Подали шампанского. Когда вино запенилось в деревянных ковшах, барон Вурст встал и сказал:
– Не велите казнить, велите слово молвить!
– Не бойся, не казним! Жарь дальше.
– То не заря в небе разгоралася, то не ратные полки на ворога нехрещенного двинулись! То я, барон Вурст, пью за то, чтобы матушка наша Россия была искони национальной и свято блюла те ли заветы старинные! А и крепка еще матушка наша Россия русским духом! А и подниму я свою ендову, выпью ее единым духом за нашу матушку и скажу то ли слово вещее: канун да ладан…
– То ли дурак ты, братец. При чем тут канун да ладан?.. Раз немец, не суйся говорить. Нетто это к месту?
– Милль пардон! Я что-то, кажется, действительно… А это, знаете, так красиво: канун да ладан! Ma foi!
– Не вели казнить, вели слово молвить, который теперь час?
– А и то ли восемь часов, да еще и с половинушкой.
– Ах, господа! А я еще обещал быть во тереме барона Шуцмана на посиделках. Ужасно трудно соблюдать национальные обычаи.
– И не говорите! – вскричал барон Вурст. – Вчера мы устроили русский обед и по обычаю тому ли русскому – пробовали лаптем щи хлебать. Ужасно неудобно. Капает на брюки, протекает, а капусту из носка лаптя приходится вилкой выковыривать.
– О, русски народ – глюпи шеловек. Ми тоже позавчерась пробовал сделайт искони русски свичай-обичай: лева ногой сморкаться. Эта таки трудни номер.
– Виноват, – возразил новоприбывший националист. – Вы немного напутали.
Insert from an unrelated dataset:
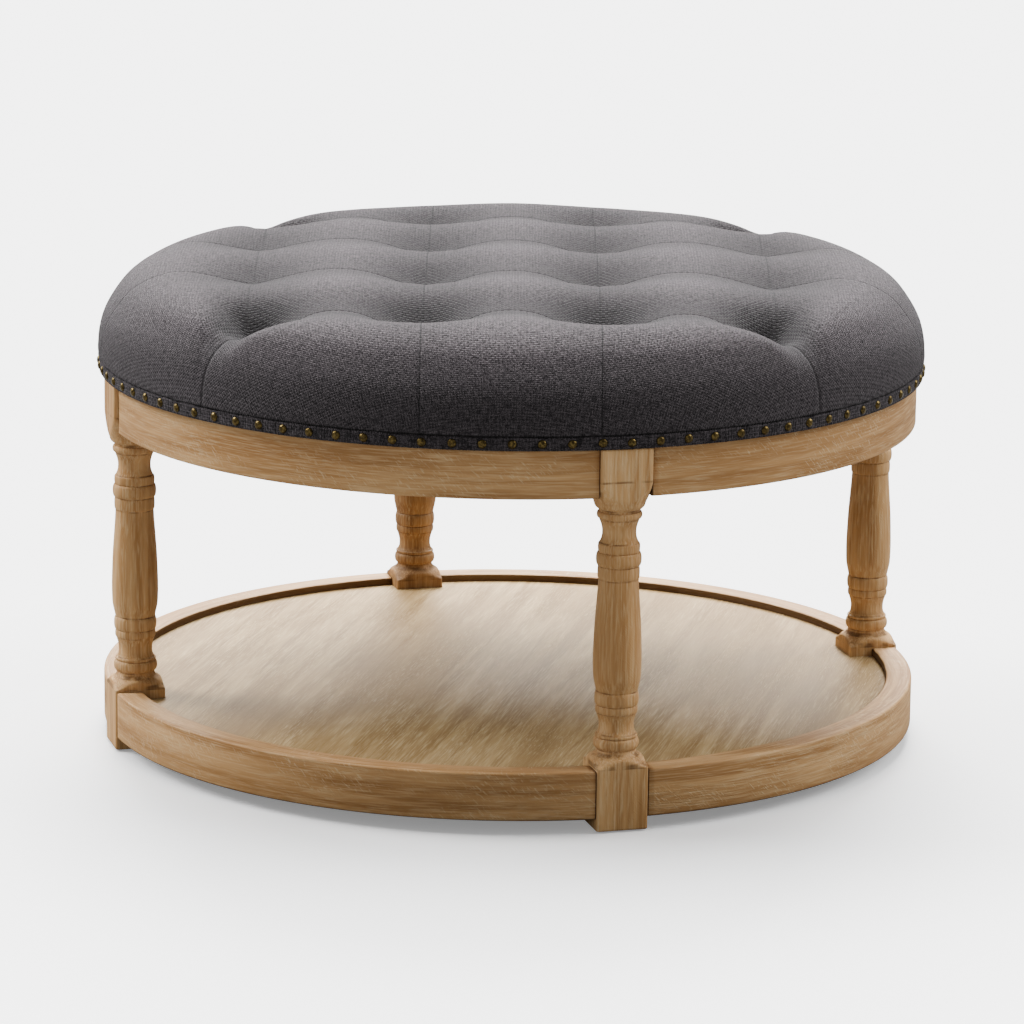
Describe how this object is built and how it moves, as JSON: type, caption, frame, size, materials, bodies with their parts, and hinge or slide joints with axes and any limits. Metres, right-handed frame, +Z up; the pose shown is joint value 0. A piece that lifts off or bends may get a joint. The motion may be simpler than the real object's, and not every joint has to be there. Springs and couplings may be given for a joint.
{
  "type": "ottoman coffee table",
  "caption": "Round padded seat with sewn channels and blind tufts, nailed trim band, turned legs and a round rimmed shelf below.",
  "frame": {"origin": "on the floor under the middle of the table", "axes": "+Z up along the table's axis; the four legs stand on the X and Y axes, the front one on -Y; the tuft grid is turned 15.5 degrees clockwise from them, seen from above"},
  "size_m": [0.9132, 0.9132, 0.5364],
  "materials": {
    "limed_wood": "limed, satin",
    "shelf_wood": "limed, satin",
    "inner_wood": "sawn, unfinished",
    "plywood": "unfinished",
    "felt": "pressed felt",
    "steel": "zinc plated",
    "foam": "open-cell foam",
    "linen": "heathered linen weave",
    "antique_brass": "antiqued, satin",
    "dust_cloth": "non-woven cloth",
    "twine": "waxed twine"
  },
  "bodies": {
    "root": {"leg_front": "limed_wood", "corner_block_front": "inner_wood", "shelf_cleat_front": "inner_wood", "leg_right": "limed_wood", "corner_block_right": "inner_wood", "shelf_cleat_right": "inner_wood", "leg_back": "limed_wood", "corner_block_back": "inner_wood", "shelf_cleat_back": "inner_wood", "leg_left": "limed_wood", "corner_block_left": "inner_wood", "shelf_cleat_left": "inner_wood", "apron_front_right": "limed_wood", "shelf_rim_front_right": "limed_wood", "apron_back_right": "limed_wood", "shelf_rim_back_right": "limed_wood", "apron_back_left": "limed_wood", "shelf_rim_back_left": "limed_wood", "apron_front_left": "limed_wood", "shelf_rim_front_left": "limed_wood", "shelf_panel": "shelf_wood", "foot_pads": "felt", "leg_bolts": "steel", "leg_nuts": "steel", "deck_screws": "steel", "shelf_screws": "steel", "seat_deck": "plywood", "seat_foam": "foam", "seat_cover": "linen", "trim_band": "linen", "trim_nails": "antique_brass", "dust_cover": "dust_cloth", "tuft_twine": "twine", "tuft_staples": "steel"}
  },
  "joints": []
}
Действительно, у русского народа есть такие выражения, но они имеют частицу отрицания «не». Говорят: «я тоже не левой ногой сморкаюсь», или: «мы не щи хлебаем».
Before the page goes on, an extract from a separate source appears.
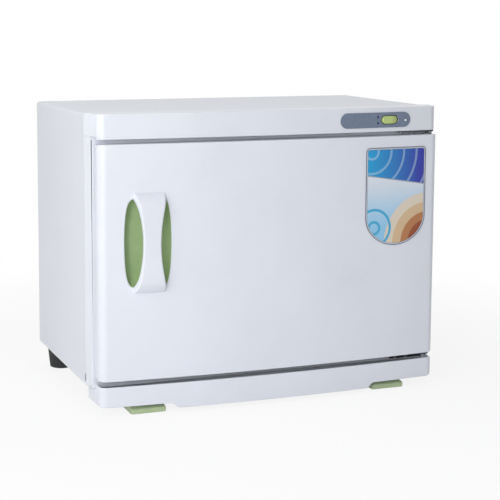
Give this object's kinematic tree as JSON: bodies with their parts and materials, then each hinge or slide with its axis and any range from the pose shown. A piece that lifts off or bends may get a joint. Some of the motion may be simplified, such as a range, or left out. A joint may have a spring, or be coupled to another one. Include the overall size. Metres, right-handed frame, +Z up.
{
  "type": "towel warmer cabinet",
  "caption": "Countertop hot towel cabinet with ultraviolet lamp: white steel shell, bowed hinged door with pull handle, green feet, rocker switch and pull-out drip tray.",
  "frame": {"origin": "on the table, under the middle of the object's bounding box", "axes": "+Z up, the door faces -Y, +X to the right of someone facing the door"},
  "size_m": [0.45, 0.2952, 0.353],
  "materials": {
    "painted_steel": "satin white powder coat",
    "plated_steel": "zinc plated sheet",
    "white_plastic": "glossy white moulding",
    "inner_plastic": "glossy white moulding",
    "chamber_sheet": "brushed",
    "wool": "matte fibre",
    "foam": "matte foam",
    "heater": "matte silicone",
    "rack_wire": "polished wire",
    "glass_tube": "clear quartz",
    "lamp_plastic": "satin white",
    "guard_sheet": "brushed",
    "grey_plate": "satin grey-blue",
    "green_plastic": "glossy light green",
    "cup_green": "satin green",
    "foot_green": "satin green",
    "black_plastic": "satin black",
    "lens_dark": "glossy dark lens",
    "lens_clear": "glossy clear lens",
    "screw_steel": "plated",
    "hinge_steel": "plated",
    "black_rubber": "matte",
    "gasket_rubber": "matte grey",
    "label_film": "printed film",
    "magnet": "matte",
    "bush_plastic": "satin"
  },
  "bodies": {
    "cabinet": {"wrap_shell": "painted_steel", "back_panel": "plated_steel", "base_plate": "plated_steel", "front_frame": "inner_plastic", "chamber": "chamber_sheet", "insulation": "wool", "left_runners": "chamber_sheet", "right_runners": "chamber_sheet", "upper_rack": "rack_wire", "lower_rack": "rack_wire", "heater_pad": "heater", "thermostat": "black_plastic", "thermal_fuse": "screw_steel", "lamp_tube": "glass_tube", "lamp_holders": "lamp_plastic", "lamp_guard": "guard_sheet", "component_tray": "plated_steel", "ballast": "hinge_steel", "lamp_starter": "lamp_plastic", "terminal_block": "lamp_plastic", "panel_plate": "grey_plate", "switch_body": "black_plastic", "heat_lens": "lens_dark", "lamp_lens": "lens_dark", "power_lens": "lens_clear", "upper_hinge_plate": "hinge_steel", "lower_hinge_plate": "hinge_steel", "upper_hinge_pin": "hinge_steel", "lower_hinge_pin": "hinge_steel", "hinge_screws": "screw_steel", "catch_magnet": "magnet", "front_foot_left": "foot_green", "front_foot_right": "foot_green", "rear_foot_left": "black_rubber", "rear_foot_right": "black_rubber", "foot_screws": "screw_steel", "back_screws": "screw_steel", "cord_gland": "black_plastic", "gland_nut": "black_plastic"},
    "door": {"door_shell": "white_plastic", "door_foam": "foam", "door_liner": "inner_plastic", "door_gasket": "gasket_rubber", "handle_cup": "cup_green", "handle_bar": "white_plastic", "handle_screws": "screw_steel", "door_label": "label_film", "upper_bush": "bush_plastic", "lower_bush": "bush_plastic", "catch_strike": "hinge_steel"},
    "tray": {"drip_tray": "white_plastic"},
    "rocker": {"switch_rocker": "green_plastic"}
  },
  "joints": [
    {"name": "door_hinge", "type": "hinge", "parent": "cabinet", "child": "door", "pos_m": [0.208, -0.12075, 0.1805], "axis": [0, 0, 1], "range_deg": [0, 110]},
    {"name": "tray_slide", "type": "slide", "parent": "cabinet", "child": "tray", "axis": [0, -1, 0], "range_m": [0, 0.045]},
    {"name": "rocker_tilt", "type": "hinge", "parent": "cabinet", "child": "rocker", "pos_m": [0.1505, -0.12643, 0.338], "axis": [0, 0, 1], "range_deg": [-12, 0]}
  ]
}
– А, черт возьми, действительно, верно! Какой удар!
Однако ты, гой еси, детинушка, действительно, хорошо знаешь русский свычай-обычай.
– Еще бы! Да вот вы, например, все время твердите, как попугай: гой еси, да гой еси! А вы знаете, что гой – это еврейское слово? Гой по-еврейски значит – христианин?
Из угла вдруг поднялся молчавший до сих пор угрюмый националист.
– А и куда же ты, детинушка, собрался?
– А и ну вас всех к черту. Думал я, что по-русски мы живем и разговариваем по-нашему, по-исконному, а тут тебе и по-греческому, и по-жидовскому, и щи лаптем хлебают, и левой ногой сморкаются… Исполать вам, гой еси, чтоб вы провалились.
– Пойдем и мы, – сказали двое мрачных людей. Вздохнули, потоптались на месте и ушли.
– И хорошо, что ушли, – воскликнул старшина. – Все равно не надежны были. Зато теперь остался самый настоящий националист, крепкий. Ребятушки, чем займемся?
– Да чем же… давайте телеграмму Плевицкой пошлем.
– А и дело говорите. Исполать вам. Пишите. «Ой-ты, гой еси, наша матушка Надежда ли Васильевна! Земно кланяемся твоему истинно национальному дарованию а молчим на мнагая лета тебе на здоровьица на погибель инородцам. Поднимаем ендову самоцветную с брагой той ли шипучей!»
– Подписывайтесь, детинушки! И все расписались:
– Барон Шлиппенбах. Граф Стенбок. То ли барон Вурст. Гой еси барон Кригс. А и тот ли жандармский ротмистр Шпице фон Дракен.
– Все подписались?
– Я не подписался, – застенчиво сказал новопоступивший националист.
– Так подписывайтесь же!
И он застенчиво подписал:
– Семён Яковлевич Хацкелевич, православный.